Wir alle kennen den Film «Titanic» mit Leonardo DiCaprio und Kate Winslet. Aber wie wärs mit einer authentischen Auswanderergeschichte aus Uri?
Eine reale Auswanderergeschichte
In «Josefine und das Meer» schildert Reto Stampfli, wie das Dienstmädchen Josefine den technischen Neuerungen des frühen 20. Jahrhunderts kritisch gegenübersteht. Die Strassenbahn mag sie zwar, aber die Schifffahrt auf dem Vierwaldstättersee bekommt ihr nicht und sie wird seekrank.
Als ihr Mann Josef immer öfter und deutlicher von Amerika zu schwärmen beginnt, wird es Josefine mulmig zumute. Sie will nicht auswandern. Ihr Zuhause ist in Uri – geborgen zwischen dem Rauschen des Bergbachs und den Gipfeln, die weit in den Himmel ragen.
Doch nach langer Überzeugungsarbeit willigt sie ein: In Amerika soll sie ein neues Leben beginnen.
Unterwegs mit der Titanic
Als sie in England das riesige Schiff mit der Aufschrift «Titanic» betritt, scheint der Ausgang der Geschichte klar. Vor unserem inneren Auge flimmern all die Bilder aus dem vielgesehenen Film vorbei: das Streichquartett, das bis zum Ende den Instrumenten Töne entlockt. Die elegante 1. Klasse. Und die armen Seelen in der Arbeiterklasse, die in den unteren Decks eingeschlossen sind.
Doch die Spannung bleibt: Werden Josefine und Josef es schaffen, das Unglück überleben und ihre Träume in Amerika verwirklichen können?
Die zerstörerische Kraft des Wassers
Reto Stampfli bringt das Element Wasser stark zum Ausdruck und in die Geschichte mit ein. So beginnt der Roman mit einer Ode an die Quelle – ein stimmiger Kunstgriff, wie ich finde.

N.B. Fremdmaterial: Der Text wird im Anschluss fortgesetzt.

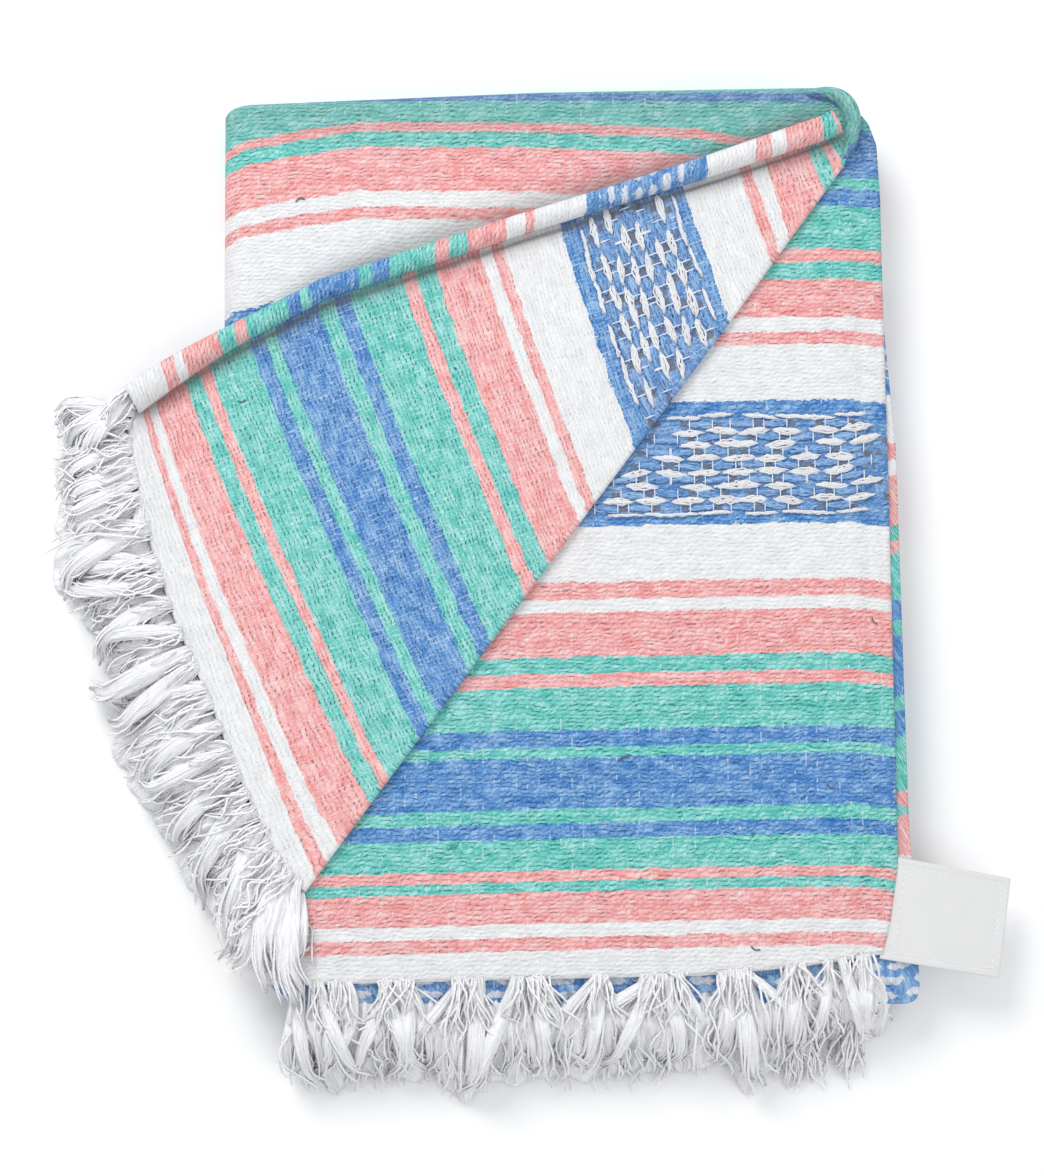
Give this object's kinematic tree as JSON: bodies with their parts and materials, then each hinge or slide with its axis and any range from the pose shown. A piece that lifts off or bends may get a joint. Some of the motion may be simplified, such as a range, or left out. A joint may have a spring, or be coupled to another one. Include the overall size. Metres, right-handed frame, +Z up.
{
  "type": "folded mexican blanket",
  "caption": "Handwoven striped cotton blanket with fringed ends, folded into a flat packet with one corner of the top layer turned over.",
  "frame": {"origin": "middle of the blanket's bounding box in plan, on the surface that it lies on", "axes": "+X to the right across the packet, +Y back from the fringed end to the fold, +Z up"},
  "size_m": [0.4694, 0.4966, 0.0488],
  "materials": {
    "striped_weave": "coarse handwoven cotton in coral, aqua, blue and white stripes, matt",
    "hidden_weave": "the same handwoven cloth seen at the edges of its folded layers, matt",
    "cotton_fringe": "loose white cotton warp ends, matt",
    "label_tape": "blank off-white woven label, matt with a slight sheen"
  },
  "bodies": {
    "root": {"folded_layers": "hidden_weave", "front_panel": "striped_weave", "upper_panel": "striped_weave", "turned_corner": "striped_weave", "rolled_selvage": "striped_weave", "label": "label_tape", "front_fringe": "cotton_fringe", "middle_fringe": "cotton_fringe", "base_fringe": "cotton_fringe", "upper_fringe": "cotton_fringe", "turned_corner_fringe": "cotton_fringe"}
  },
  "joints": []
}
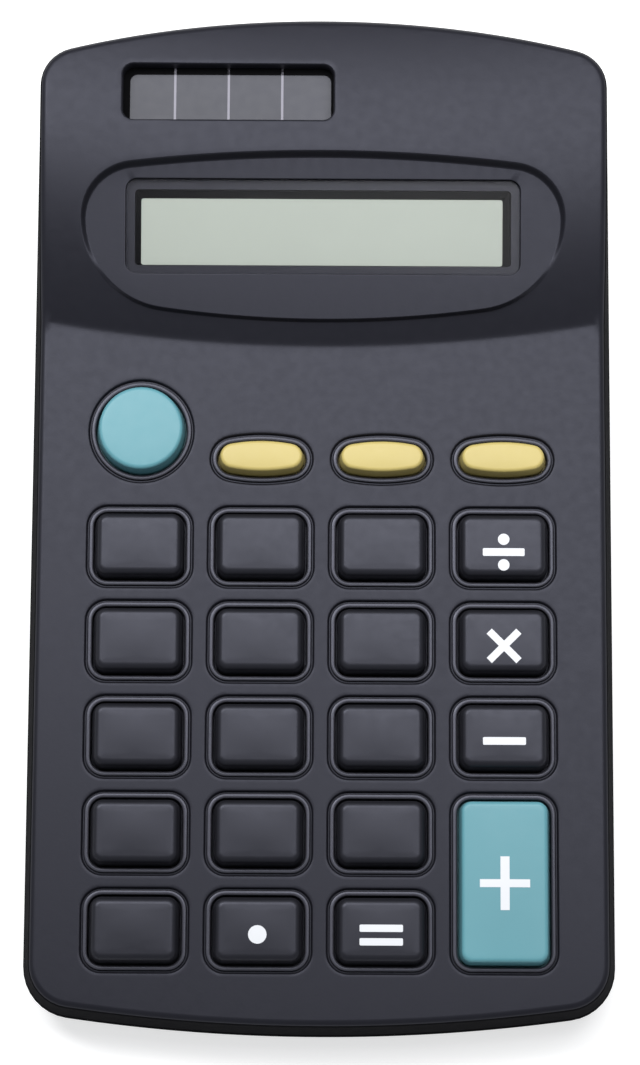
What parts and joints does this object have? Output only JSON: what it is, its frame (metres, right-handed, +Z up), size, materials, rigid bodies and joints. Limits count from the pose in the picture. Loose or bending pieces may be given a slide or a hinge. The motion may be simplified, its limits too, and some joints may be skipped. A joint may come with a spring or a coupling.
{
  "type": "desk calculator",
  "caption": "Handheld desk calculator with a raised tilted display, solar window, sprung key caps, battery bay with sliding door and rubber feet.",
  "frame": {"origin": "centre of the object's footprint on the resting plane under the rubber feet", "axes": "+Z up, +Y from the front edge towards the display end, +X to the right when facing the display"},
  "size_m": [0.069, 0.121, 0.0223],
  "materials": {
    "case_charcoal": "fine satin moulded texture",
    "case_black": "fine satin moulded texture",
    "foot_rubber": "matt",
    "clear_acrylic": "polished clear acrylic",
    "polarizer_film": "grey-green film",
    "display_glass": "polished",
    "reflector_film": "satin silver film",
    "holder_plastic": "natural ABS",
    "screw_steel": "zinc plated",
    "screw_dark": "black zinc",
    "ribbon_film": "heat-seal film",
    "solar_silicon": "amorphous silicon on glass",
    "gasket_foam": "closed-cell foam",
    "red_insulation": "PVC wire insulation",
    "board_laminate": "solder mask",
    "chip_epoxy": "epoxy blob",
    "capacitor_sleeve": "shrink sleeve",
    "chip_ceramic": "ceramic chips",
    "mat_silicone": "silicone rubber",
    "cell_jacket": "printed-free metal jacket",
    "contact_nickel": "nickel plated spring steel",
    "key_charcoal": "satin gloss",
    "key_teal": "satin gloss",
    "key_yellow": "satin gloss"
  },
  "bodies": {
    "case": {"top_case": "case_charcoal", "bottom_case": "case_black", "rubber_feet": "foot_rubber", "display_lens": "clear_acrylic", "lcd_polarizer": "polarizer_film", "lcd_front_glass": "display_glass", "lcd_rear_glass": "display_glass", "lcd_reflector": "reflector_film", "lcd_holder": "holder_plastic", "lcd_screws": "screw_steel", "lcd_ribbon": "ribbon_film", "solar_cell": "solar_silicon", "solar_gasket": "gasket_foam", "solar_leads": "red_insulation", "main_pcb": "board_laminate", "controller_chip": "chip_epoxy", "capacitor": "capacitor_sleeve", "chip_components": "chip_ceramic", "keypad_mat": "mat_silicone", "pcb_screws": "screw_steel", "case_screws": "screw_dark", "aaa_cell": "cell_jacket", "battery_spring": "contact_nickel", "battery_plus_plate": "contact_nickel", "battery_minus_plate": "contact_nickel", "battery_leads": "red_insulation"},
    "battery_door": {"battery_door": "case_black"},
    "key_on_clear": {"key_on_clear": "key_teal"},
    "key_memory_recall": {"key_memory_recall": "key_yellow"},
    "key_memory_minus": {"key_memory_minus": "key_yellow"},
    "key_memory_plus": {"key_memory_plus": "key_yellow"},
    "key_sign": {"key_sign": "key_charcoal"},
    "key_root": {"key_root": "key_charcoal"},
    "key_percent": {"key_percent": "key_charcoal"},
    "key_divide": {"key_divide": "key_charcoal"},
    "key_7": {"key_7": "key_charcoal"},
    "key_8": {"key_8": "key_charcoal"},
    "key_9": {"key_9": "key_charcoal"},
    "key_multiply": {"key_multiply": "key_charcoal"},
    "key_4": {"key_4": "key_charcoal"},
    "key_5": {"key_5": "key_charcoal"},
    "key_6": {"key_6": "key_charcoal"},
    "key_subtract": {"key_subtract": "key_charcoal"},
    "key_1": {"key_1": "key_charcoal"},
    "key_2": {"key_2": "key_charcoal"},
    "key_3": {"key_3": "key_charcoal"},
    "key_0": {"key_0": "key_charcoal"},
    "key_decimal_point": {"key_decimal_point": "key_charcoal"},
    "key_equals": {"key_equals": "key_charcoal"},
    "key_add": {"key_add": "key_teal"}
  },
  "joints": [
    {"name": "press_on_clear", "type": "slide", "parent": "case", "child": "key_on_clear", "axis": [0, 0.0523, -0.9986], "range_m": [0, 0.0009], "stiffness_N_per_m": 600, "springref_m": -0.0002, "deforming": ["keypad_mat"]},
    {"name": "press_memory_recall", "type": "slide", "parent": "case", "child": "key_memory_recall", "axis": [0, 0.0523, -0.9986], "range_m": [0, 0.0009], "stiffness_N_per_m": 600, "springref_m": -0.0002, "deforming": ["keypad_mat"]},
    {"name": "press_memory_minus", "type": "slide", "parent": "case", "child": "key_memory_minus", "axis": [0, 0.0523, -0.9986], "range_m": [0, 0.0009], "stiffness_N_per_m": 600, "springref_m": -0.0002, "deforming": ["keypad_mat"]},
    {"name": "press_memory_plus", "type": "slide", "parent": "case", "child": "key_memory_plus", "axis": [0, 0.0523, -0.9986], "range_m": [0, 0.0009], "stiffness_N_per_m": 600, "springref_m": -0.0002, "deforming": ["keypad_mat"]},
    {"name": "press_sign", "type": "slide", "parent": "case", "child": "key_sign", "axis": [0, 0.0523, -0.9986], "range_m": [0, 0.0009], "stiffness_N_per_m": 600, "springref_m": -0.0002, "deforming": ["keypad_mat"]},
    {"name": "press_root", "type": "slide", "parent": "case", "child": "key_root", "axis": [0, 0.0523, -0.9986], "range_m": [0, 0.0009], "stiffness_N_per_m": 600, "springref_m": -0.0002, "deforming": ["keypad_mat"]},
    {"name": "press_percent", "type": "slide", "parent": "case", "child": "key_percent", "axis": [0, 0.0523, -0.9986], "range_m": [0, 0.0009], "stiffness_N_per_m": 600, "springref_m": -0.0002, "deforming": ["keypad_mat"]},
    {"name": "press_divide", "type": "slide", "parent": "case", "child": "key_divide", "axis": [0, 0.0523, -0.9986], "range_m": [0, 0.0009], "stiffness_N_per_m": 600, "springref_m": -0.0002, "deforming": ["keypad_mat"]},
    {"name": "press_7", "type": "slide", "parent": "case", "child": "key_7", "axis": [0, 0.0523, -0.9986], "range_m": [0, 0.0009], "stiffness_N_per_m": 600, "springref_m": -0.0002, "deforming": ["keypad_mat"]},
    {"name": "press_8", "type": "slide", "parent": "case", "child": "key_8", "axis": [0, 0.0523, -0.9986], "range_m": [0, 0.0009], "stiffness_N_per_m": 600, "springref_m": -0.0002, "deforming": ["keypad_mat"]},
    {"name": "press_9", "type": "slide", "parent": "case", "child": "key_9", "axis": [0, 0.0523, -0.9986], "range_m": [0, 0.0009], "stiffness_N_per_m": 600, "springref_m": -0.0002, "deforming": ["keypad_mat"]},
    {"name": "press_multiply", "type": "slide", "parent": "case", "child": "key_multiply", "axis": [0, 0.0523, -0.9986], "range_m": [0, 0.0009], "stiffness_N_per_m": 600, "springref_m": -0.0002, "deforming": ["keypad_mat"]},
    {"name": "press_4", "type": "slide", "parent": "case", "child": "key_4", "axis": [0, 0.0523, -0.9986], "range_m": [0, 0.0009], "stiffness_N_per_m": 600, "springref_m": -0.0002, "deforming": ["keypad_mat"]},
    {"name": "press_5", "type": "slide", "parent": "case", "child": "key_5", "axis": [0, 0.0523, -0.9986], "range_m": [0, 0.0009], "stiffness_N_per_m": 600, "springref_m": -0.0002, "deforming": ["keypad_mat"]},
    {"name": "press_6", "type": "slide", "parent": "case", "child": "key_6", "axis": [0, 0.0523, -0.9986], "range_m": [0, 0.0009], "stiffness_N_per_m": 600, "springref_m": -0.0002, "deforming": ["keypad_mat"]},
    {"name": "press_subtract", "type": "slide", "parent": "case", "child": "key_subtract", "axis": [0, 0.0523, -0.9986], "range_m": [0, 0.0009], "stiffness_N_per_m": 600, "springref_m": -0.0002, "deforming": ["keypad_mat"]},
    {"name": "press_1", "type": "slide", "parent": "case", "child": "key_1", "axis": [0, 0.0523, -0.9986], "range_m": [0, 0.0009], "stiffness_N_per_m": 600, "springref_m": -0.0002, "deforming": ["keypad_mat"]},
    {"name": "press_2", "type": "slide", "parent": "case", "child": "key_2", "axis": [0, 0.0523, -0.9986], "range_m": [0, 0.0009], "stiffness_N_per_m": 600, "springref_m": -0.0002, "deforming": ["keypad_mat"]},
    {"name": "press_3", "type": "slide", "parent": "case", "child": "key_3", "axis": [0, 0.0523, -0.9986], "range_m": [0, 0.0009], "stiffness_N_per_m": 600, "springref_m": -0.0002, "deforming": ["keypad_mat"]},
    {"name": "press_0", "type": "slide", "parent": "case", "child": "key_0", "axis": [0, 0.0523, -0.9986], "range_m": [0, 0.0009], "stiffness_N_per_m": 600, "springref_m": -0.0002, "deforming": ["keypad_mat"]},
    {"name": "press_decimal_point", "type": "slide", "parent": "case", "child": "key_decimal_point", "axis": [0, 0.0523, -0.9986], "range_m": [0, 0.0009], "stiffness_N_per_m": 600, "springref_m": -0.0002, "deforming": ["keypad_mat"]},
    {"name": "press_equals", "type": "slide", "parent": "case", "child": "key_equals", "axis": [0, 0.0523, -0.9986], "range_m": [0, 0.0009], "stiffness_N_per_m": 600, "springref_m": -0.0002, "deforming": ["keypad_mat"]},
    {"name": "press_add", "type": "slide", "parent": "case", "child": "key_add", "axis": [0, 0.0523, -0.9986], "range_m": [0, 0.0009], "stiffness_N_per_m": 600, "springref_m": -0.0002, "deforming": ["keypad_mat"]},
    {"name": "battery_door_slide", "type": "slide", "parent": "case", "child": "battery_door", "axis": [0, 1, 0], "range_m": [0, 0.018]}
  ]
}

In Rinnsalen sprudelt das Wasser aus dem Felsen hervor und stürzt dann tosend in die Schlucht:
«Beengt durch die unüberwindbaren Schrofen beginnt das bedrängte Elemente zu brodeln, zu stieben, zu toben – und kommt dennoch nicht frei.»
– Seite 10
Unten angekommen, wird der Bergbach allmählich zum mitreissenden Strom.
Gedanken über den Ozean rahmen am Ende des Roman die Erzählung und erinnern daran, dass wir alle Teil eines grösseren Ganzen sind:
«Von der Quelle bis zum uferlosen Ozean hat der Zufall seine mächtige Hand im Spiel.»
– Seite 128
👉 Eine unheilvolle Stimmung liegt über den Zeilen und doch habe ich die Geschichte in einem Wimpernschlag gelesen. Mit rund 120 Seiten hat der Roman eine überschaubare Länge. Einen ganz besonderen Reiz machen übrigens die vereinzelt gestreuten Mundart-Formulierungen aus.
Josefine und das Meer
von Reto Stampfli
Knapp Verlag | 2023 | 139 Seiten
ISBN 978-3-907334-06-5 | Gebundener Einband
Disclaimer: Rezensionsexemplar vom Verlag
Hey =) Ich finde deine Rezension sehr schön beschrieben. Als Titanic-Liebhaberin sicher auch für mich nicht uninteressant.
Zeilentänzerin
Hey, vielen Dank, liebe Zeilentänzerin!